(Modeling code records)
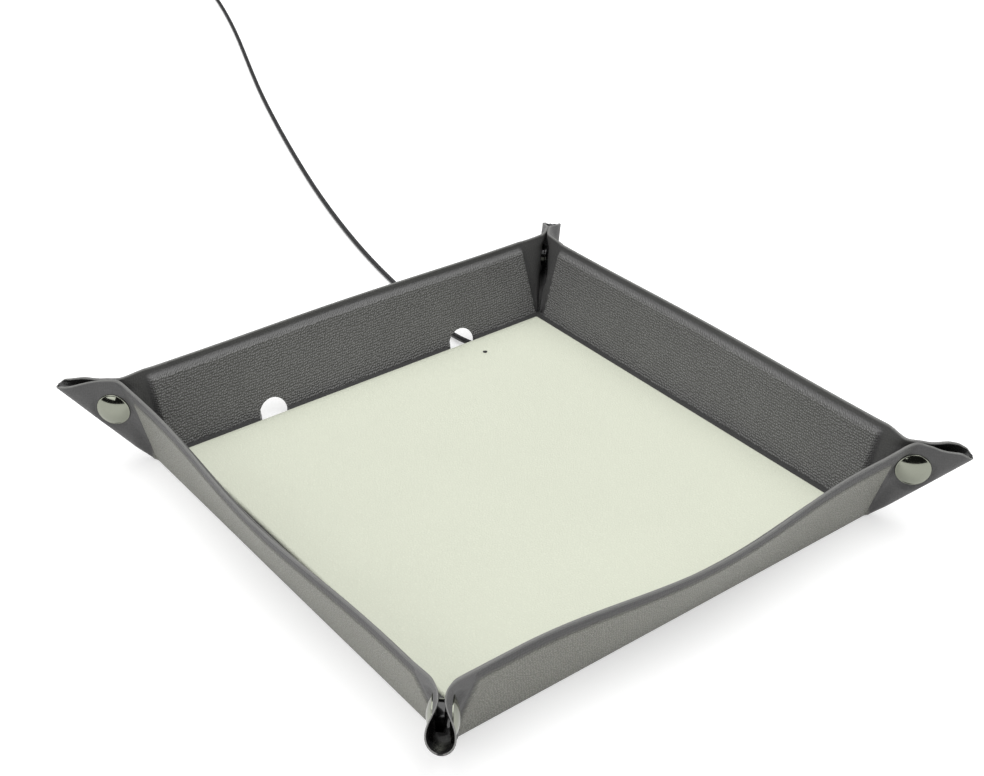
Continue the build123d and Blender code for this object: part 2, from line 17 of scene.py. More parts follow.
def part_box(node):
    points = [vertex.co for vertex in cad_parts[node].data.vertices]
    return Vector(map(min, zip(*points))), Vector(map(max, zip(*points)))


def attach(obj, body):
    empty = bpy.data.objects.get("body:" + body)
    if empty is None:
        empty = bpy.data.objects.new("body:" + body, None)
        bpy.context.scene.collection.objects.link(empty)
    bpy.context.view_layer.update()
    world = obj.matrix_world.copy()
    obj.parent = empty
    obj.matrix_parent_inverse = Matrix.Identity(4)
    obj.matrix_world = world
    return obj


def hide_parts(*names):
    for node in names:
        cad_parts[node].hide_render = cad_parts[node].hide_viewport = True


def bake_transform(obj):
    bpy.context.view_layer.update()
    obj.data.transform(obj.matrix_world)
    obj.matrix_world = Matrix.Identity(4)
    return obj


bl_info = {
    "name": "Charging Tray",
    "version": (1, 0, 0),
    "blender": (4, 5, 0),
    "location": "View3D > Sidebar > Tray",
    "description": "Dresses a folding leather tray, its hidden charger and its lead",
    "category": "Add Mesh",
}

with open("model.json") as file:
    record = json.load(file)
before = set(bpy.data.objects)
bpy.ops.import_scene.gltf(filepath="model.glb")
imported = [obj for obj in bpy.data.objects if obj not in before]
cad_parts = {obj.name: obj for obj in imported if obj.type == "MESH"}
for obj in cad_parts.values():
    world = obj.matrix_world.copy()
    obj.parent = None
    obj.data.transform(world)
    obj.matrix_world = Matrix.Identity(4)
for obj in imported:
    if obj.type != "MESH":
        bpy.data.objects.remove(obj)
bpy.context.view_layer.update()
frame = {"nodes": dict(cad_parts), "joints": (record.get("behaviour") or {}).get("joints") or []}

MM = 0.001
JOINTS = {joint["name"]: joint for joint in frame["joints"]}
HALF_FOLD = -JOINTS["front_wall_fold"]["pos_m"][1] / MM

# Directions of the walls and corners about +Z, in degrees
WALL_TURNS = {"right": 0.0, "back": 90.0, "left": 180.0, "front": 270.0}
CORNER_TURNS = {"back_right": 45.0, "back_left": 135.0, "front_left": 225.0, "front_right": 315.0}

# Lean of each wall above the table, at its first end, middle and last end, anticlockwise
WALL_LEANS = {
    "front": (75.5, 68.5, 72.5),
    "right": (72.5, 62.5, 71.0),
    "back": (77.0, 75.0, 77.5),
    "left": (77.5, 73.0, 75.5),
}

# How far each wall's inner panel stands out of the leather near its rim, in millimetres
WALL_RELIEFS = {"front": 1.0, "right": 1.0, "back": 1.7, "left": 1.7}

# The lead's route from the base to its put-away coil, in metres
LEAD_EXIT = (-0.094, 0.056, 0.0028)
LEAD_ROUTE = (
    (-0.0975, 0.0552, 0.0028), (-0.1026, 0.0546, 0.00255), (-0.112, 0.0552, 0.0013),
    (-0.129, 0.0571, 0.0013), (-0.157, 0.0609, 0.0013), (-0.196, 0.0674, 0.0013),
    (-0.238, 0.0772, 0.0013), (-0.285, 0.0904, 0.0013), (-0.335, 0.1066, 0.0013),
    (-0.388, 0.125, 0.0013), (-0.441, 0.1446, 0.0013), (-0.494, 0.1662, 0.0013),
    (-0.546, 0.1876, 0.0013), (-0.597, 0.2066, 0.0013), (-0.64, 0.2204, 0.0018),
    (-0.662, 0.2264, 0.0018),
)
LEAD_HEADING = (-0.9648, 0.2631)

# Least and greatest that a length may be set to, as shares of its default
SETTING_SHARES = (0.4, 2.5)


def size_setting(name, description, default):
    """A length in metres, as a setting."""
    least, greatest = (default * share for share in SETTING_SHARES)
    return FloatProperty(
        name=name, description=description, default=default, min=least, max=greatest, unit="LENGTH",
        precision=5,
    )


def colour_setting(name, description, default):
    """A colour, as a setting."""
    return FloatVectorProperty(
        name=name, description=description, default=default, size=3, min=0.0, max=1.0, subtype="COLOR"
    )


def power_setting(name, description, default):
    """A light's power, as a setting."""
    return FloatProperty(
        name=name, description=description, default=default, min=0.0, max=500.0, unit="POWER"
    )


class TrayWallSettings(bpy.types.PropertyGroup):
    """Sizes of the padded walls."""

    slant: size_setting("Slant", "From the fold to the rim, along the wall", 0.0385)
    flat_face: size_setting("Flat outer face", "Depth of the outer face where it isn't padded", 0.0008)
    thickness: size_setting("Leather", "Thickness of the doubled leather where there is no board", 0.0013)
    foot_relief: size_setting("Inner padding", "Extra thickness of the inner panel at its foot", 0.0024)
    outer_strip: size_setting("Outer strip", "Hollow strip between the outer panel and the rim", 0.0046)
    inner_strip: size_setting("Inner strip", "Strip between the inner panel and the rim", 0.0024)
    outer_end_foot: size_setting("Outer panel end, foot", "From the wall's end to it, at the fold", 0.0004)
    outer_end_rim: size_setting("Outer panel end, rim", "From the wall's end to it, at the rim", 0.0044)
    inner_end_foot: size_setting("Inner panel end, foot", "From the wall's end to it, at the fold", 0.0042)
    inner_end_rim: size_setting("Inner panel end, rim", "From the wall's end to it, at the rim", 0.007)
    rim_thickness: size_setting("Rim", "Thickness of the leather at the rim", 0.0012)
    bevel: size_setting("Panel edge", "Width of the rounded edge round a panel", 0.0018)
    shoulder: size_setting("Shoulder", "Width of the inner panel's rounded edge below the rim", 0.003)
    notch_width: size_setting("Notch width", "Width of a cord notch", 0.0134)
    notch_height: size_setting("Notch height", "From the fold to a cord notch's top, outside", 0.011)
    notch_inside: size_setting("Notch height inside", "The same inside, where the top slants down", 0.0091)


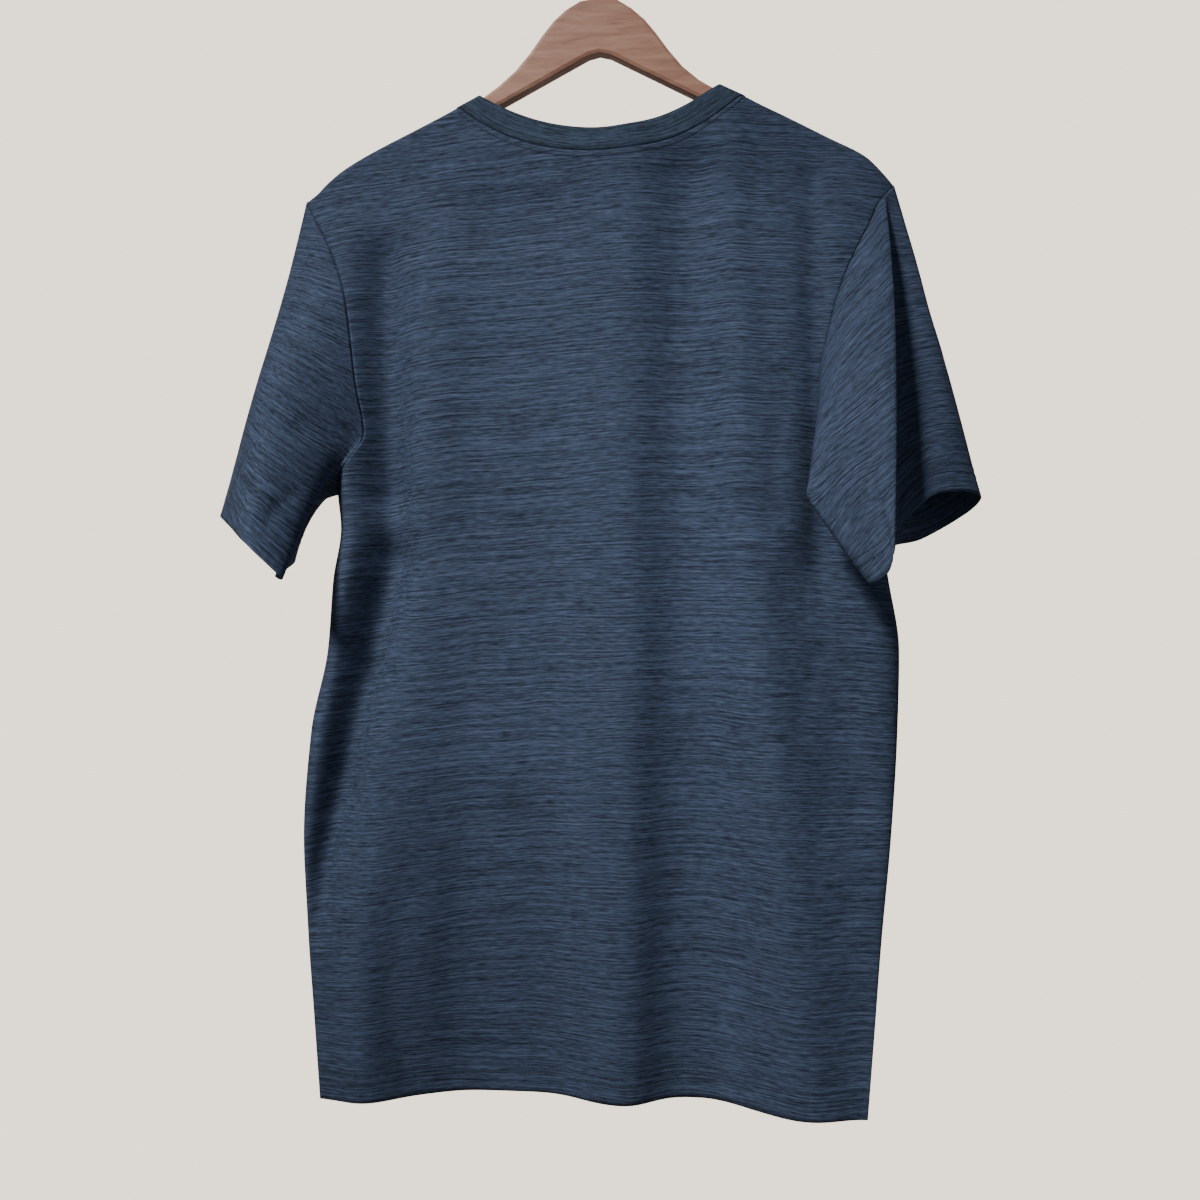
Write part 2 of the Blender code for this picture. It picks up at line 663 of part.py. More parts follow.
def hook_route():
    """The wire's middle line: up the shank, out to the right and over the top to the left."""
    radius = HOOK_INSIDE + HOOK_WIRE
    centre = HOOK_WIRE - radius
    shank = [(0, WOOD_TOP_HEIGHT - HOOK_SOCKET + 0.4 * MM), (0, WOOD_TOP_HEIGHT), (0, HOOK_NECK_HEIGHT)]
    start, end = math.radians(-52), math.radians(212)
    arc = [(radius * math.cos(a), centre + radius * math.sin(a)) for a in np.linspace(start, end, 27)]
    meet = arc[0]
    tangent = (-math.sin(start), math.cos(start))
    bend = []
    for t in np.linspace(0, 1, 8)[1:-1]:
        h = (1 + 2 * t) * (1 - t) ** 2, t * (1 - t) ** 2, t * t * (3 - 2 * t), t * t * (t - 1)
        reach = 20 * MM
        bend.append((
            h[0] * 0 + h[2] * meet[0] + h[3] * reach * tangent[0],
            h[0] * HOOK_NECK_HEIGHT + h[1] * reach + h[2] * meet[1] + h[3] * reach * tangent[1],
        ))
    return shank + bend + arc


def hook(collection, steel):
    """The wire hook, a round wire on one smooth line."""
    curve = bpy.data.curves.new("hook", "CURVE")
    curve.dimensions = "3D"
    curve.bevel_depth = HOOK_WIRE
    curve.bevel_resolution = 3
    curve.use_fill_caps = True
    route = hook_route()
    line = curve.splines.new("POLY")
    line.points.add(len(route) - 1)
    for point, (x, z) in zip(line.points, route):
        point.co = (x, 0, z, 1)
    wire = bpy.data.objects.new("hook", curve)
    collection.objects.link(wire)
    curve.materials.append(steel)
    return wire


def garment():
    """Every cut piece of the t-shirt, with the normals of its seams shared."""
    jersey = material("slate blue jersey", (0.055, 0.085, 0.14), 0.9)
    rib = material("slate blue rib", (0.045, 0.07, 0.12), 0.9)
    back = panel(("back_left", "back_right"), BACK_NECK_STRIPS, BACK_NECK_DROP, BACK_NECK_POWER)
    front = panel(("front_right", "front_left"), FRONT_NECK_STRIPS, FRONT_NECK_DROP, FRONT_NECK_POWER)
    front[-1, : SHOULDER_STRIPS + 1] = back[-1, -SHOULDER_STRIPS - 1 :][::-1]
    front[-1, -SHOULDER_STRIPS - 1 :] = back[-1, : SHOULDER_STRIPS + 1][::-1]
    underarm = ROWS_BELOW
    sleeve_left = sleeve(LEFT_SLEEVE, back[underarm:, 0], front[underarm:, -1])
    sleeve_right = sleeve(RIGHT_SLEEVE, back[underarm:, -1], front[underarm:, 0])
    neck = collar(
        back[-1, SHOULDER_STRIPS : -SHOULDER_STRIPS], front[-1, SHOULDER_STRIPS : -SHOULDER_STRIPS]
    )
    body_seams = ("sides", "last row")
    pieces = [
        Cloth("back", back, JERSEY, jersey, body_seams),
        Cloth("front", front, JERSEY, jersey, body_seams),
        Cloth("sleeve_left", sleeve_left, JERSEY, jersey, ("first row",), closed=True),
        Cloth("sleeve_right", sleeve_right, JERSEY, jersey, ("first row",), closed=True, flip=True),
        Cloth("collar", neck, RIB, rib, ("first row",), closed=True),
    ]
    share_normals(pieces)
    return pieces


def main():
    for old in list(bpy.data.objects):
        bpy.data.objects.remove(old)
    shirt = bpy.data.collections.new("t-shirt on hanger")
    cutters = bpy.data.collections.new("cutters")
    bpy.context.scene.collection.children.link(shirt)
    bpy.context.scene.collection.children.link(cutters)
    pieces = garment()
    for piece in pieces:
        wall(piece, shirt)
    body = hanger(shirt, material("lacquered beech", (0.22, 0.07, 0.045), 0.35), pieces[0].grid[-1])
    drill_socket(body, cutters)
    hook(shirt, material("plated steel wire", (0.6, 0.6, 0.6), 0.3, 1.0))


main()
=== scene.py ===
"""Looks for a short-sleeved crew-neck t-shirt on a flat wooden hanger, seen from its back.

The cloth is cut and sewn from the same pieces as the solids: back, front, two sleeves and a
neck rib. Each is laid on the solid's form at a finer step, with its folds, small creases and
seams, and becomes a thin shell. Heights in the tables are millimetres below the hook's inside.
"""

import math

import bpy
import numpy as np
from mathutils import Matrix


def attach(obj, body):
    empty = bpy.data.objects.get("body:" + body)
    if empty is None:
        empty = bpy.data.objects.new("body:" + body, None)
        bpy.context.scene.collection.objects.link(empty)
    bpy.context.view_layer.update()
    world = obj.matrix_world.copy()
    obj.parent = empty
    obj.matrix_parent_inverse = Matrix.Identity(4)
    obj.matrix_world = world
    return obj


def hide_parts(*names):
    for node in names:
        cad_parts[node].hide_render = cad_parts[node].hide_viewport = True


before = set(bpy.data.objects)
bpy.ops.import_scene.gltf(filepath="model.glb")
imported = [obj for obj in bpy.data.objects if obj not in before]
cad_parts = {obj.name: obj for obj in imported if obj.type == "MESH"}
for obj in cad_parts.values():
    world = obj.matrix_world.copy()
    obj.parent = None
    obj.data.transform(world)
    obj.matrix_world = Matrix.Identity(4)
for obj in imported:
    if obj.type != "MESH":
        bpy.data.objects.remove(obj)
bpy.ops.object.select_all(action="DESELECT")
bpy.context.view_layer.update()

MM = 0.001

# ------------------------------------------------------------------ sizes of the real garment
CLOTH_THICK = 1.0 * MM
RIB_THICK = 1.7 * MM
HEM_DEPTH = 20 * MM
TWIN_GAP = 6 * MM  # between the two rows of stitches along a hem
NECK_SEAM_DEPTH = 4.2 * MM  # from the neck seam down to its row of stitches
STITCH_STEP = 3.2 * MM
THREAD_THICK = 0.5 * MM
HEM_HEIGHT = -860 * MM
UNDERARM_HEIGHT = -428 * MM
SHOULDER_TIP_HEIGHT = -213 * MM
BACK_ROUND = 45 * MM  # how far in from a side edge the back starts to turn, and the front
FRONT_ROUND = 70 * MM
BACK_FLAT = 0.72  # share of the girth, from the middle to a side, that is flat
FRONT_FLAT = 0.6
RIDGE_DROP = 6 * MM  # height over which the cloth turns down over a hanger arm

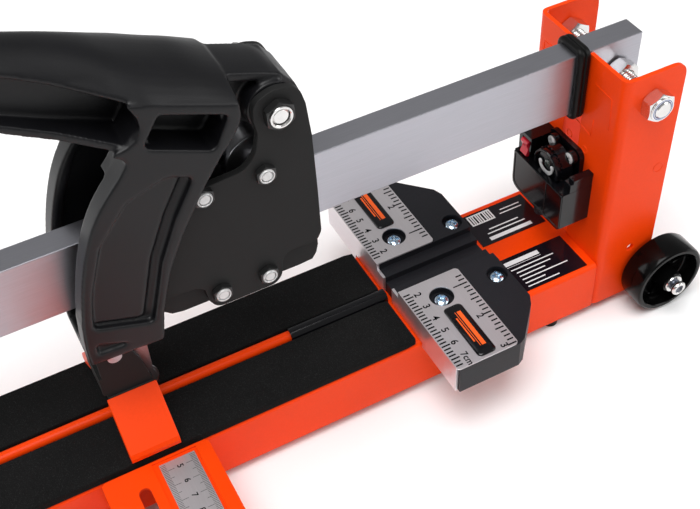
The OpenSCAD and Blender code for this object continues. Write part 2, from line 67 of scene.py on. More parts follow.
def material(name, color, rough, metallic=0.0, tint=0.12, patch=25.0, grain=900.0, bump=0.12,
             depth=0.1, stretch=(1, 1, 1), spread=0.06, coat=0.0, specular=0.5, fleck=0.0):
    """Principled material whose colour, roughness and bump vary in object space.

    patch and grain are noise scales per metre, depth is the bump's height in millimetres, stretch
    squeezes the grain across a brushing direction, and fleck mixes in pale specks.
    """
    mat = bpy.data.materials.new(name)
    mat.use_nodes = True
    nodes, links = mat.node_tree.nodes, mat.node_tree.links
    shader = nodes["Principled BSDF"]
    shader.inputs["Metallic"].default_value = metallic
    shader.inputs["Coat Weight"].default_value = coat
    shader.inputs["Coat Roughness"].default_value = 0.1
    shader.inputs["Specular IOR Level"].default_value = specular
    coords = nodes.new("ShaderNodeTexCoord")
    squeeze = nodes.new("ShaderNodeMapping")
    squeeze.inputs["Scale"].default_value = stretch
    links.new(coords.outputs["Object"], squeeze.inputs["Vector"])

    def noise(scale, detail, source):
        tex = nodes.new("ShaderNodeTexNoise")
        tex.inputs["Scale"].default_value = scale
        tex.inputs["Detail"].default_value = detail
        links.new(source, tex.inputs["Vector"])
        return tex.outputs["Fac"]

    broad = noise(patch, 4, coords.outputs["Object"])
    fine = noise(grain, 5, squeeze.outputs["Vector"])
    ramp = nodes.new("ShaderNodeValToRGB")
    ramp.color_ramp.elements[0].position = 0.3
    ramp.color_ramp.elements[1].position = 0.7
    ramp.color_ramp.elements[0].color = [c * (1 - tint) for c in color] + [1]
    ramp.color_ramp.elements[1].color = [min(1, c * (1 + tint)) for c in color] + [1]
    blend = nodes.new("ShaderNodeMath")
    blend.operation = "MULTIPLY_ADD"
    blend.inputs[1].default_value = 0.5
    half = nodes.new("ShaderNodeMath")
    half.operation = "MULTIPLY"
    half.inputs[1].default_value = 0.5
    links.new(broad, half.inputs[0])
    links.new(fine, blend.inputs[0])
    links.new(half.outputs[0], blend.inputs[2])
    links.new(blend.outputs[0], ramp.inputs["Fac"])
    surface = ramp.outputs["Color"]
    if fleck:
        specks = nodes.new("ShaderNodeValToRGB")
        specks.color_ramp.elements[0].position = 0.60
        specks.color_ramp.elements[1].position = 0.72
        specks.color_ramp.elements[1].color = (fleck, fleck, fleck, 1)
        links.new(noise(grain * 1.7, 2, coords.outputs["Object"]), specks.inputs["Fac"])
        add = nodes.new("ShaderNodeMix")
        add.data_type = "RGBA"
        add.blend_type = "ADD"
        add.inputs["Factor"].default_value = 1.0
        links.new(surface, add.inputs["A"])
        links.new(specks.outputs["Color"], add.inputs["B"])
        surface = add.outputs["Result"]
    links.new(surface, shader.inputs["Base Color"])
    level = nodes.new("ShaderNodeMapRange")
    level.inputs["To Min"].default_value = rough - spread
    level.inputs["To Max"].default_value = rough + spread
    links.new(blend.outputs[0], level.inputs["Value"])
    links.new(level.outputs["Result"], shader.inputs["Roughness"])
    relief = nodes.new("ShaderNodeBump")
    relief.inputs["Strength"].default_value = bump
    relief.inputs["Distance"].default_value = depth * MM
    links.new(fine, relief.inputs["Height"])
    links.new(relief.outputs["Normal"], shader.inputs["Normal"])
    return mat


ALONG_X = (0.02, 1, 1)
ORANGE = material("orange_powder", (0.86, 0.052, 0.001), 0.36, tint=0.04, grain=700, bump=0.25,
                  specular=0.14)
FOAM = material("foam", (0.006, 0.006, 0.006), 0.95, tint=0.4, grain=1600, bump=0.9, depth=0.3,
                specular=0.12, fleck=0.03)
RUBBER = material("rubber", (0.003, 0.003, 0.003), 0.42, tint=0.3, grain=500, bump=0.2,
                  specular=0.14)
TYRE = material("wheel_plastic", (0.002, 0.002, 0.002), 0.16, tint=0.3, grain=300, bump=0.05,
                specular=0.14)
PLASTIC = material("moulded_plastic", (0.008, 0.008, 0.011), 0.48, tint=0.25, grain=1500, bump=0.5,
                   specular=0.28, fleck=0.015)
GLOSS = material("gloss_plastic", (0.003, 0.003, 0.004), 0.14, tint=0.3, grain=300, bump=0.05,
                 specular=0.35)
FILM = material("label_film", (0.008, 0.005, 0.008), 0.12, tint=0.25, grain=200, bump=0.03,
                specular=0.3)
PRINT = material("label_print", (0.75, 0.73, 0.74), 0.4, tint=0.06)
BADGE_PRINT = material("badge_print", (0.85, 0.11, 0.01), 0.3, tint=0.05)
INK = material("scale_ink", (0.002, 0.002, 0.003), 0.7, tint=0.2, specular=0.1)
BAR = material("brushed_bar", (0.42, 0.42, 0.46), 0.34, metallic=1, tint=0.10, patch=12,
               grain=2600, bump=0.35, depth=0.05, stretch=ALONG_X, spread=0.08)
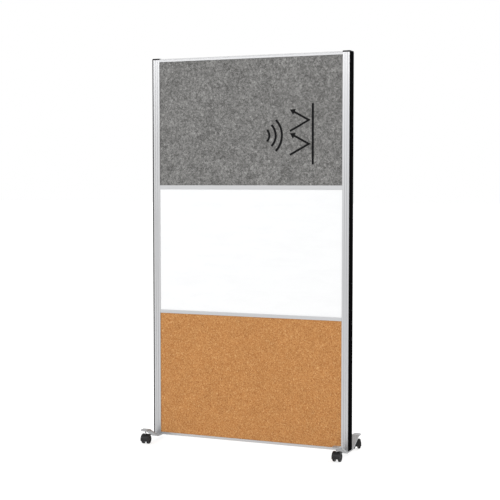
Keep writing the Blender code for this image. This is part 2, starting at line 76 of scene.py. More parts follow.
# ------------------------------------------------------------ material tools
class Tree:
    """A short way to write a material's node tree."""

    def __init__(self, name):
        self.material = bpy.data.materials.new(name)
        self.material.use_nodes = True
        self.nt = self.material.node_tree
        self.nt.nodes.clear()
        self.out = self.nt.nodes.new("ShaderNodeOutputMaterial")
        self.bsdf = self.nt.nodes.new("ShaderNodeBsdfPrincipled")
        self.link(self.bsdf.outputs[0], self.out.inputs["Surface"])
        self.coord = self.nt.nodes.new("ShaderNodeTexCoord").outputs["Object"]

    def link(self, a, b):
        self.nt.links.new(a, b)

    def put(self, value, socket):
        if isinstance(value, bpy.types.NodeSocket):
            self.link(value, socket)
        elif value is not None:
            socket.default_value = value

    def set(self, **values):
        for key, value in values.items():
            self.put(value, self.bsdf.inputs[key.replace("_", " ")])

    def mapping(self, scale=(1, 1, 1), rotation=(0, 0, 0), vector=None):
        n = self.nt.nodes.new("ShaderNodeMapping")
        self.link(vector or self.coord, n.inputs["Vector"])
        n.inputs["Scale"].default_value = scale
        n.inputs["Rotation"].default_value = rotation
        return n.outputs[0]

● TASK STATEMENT
Write out, exactly as they stand, the lines from the one containing "The OpenSCAD and" through the one containing "in object space.", both ends included.

● CORRECT RESULT
The OpenSCAD and Blender code for this object continues. Write part 2, from line 67 of scene.py on. More parts follow.
def material(name, color, rough, metallic=0.0, tint=0.12, patch=25.0, grain=900.0, bump=0.12,
             depth=0.1, stretch=(1, 1, 1), spread=0.06, coat=0.0, specular=0.5, fleck=0.0):
    """Principled material whose colour, roughness and bump vary in object space.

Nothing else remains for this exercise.